Ultimately, though, we have a huge problem—way too much water that humans can't drink—and there are really only two ways to take the pressure off of the massive amount of resource use already going on: either we figure out ways to produce more water, or we consume less.
As the phenomenon of lawn care proves, we're going to have a hell of a hard time consuming less H2O, so what we're really looking for is a solution that can clean a heck of a lot of water in parts of the world that don't get a lot of freshwater naturally. On top of that, the solution has to be relatively cheap, it has to be sustainable, and it has to work in areas that electrical lines don't necessarily reach.
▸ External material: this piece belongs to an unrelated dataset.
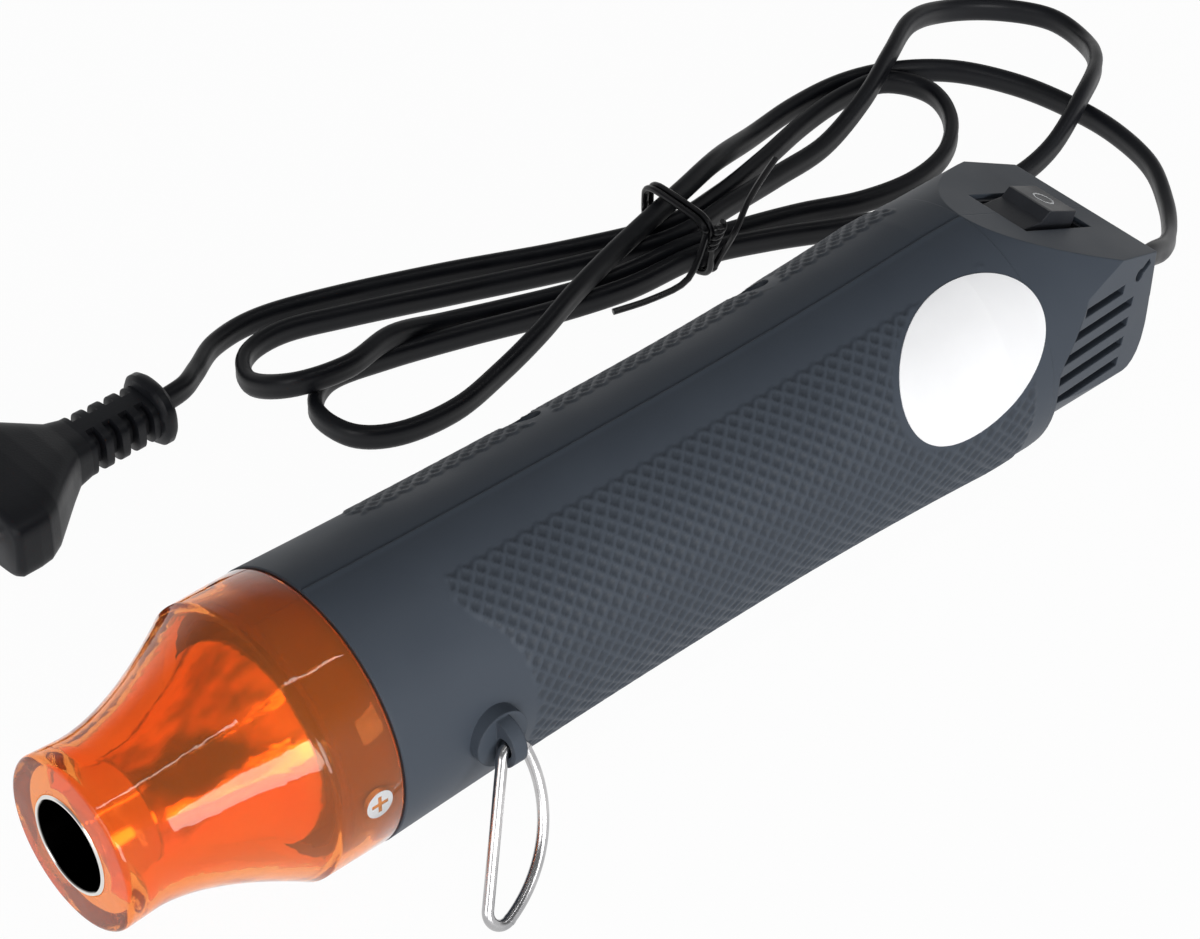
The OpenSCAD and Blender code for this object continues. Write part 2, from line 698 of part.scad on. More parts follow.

The closest we've gotten to this seemingly impossible goal came in 2014 from a few smart researchers at the Massachusetts Institute of Technology (MIT). The researchers, working with a base that necessitated all of these requirements—villages in India that survive off the electrical grid and have "brackish" groundwater, which is partly contaminated with salt—came up with a solution that was relatively small in size, worked only on solar energy, and could be put pretty much anywhere.
Last year, the MIT team beat out 68 engineering teams from around the world to win the Desal Prize, a $140,000 award handed out by the U.S. Agency for International Development (USAID).
That should come in handy as the team works on a $11,000 version of the device that can create enough fresh water for an entire village.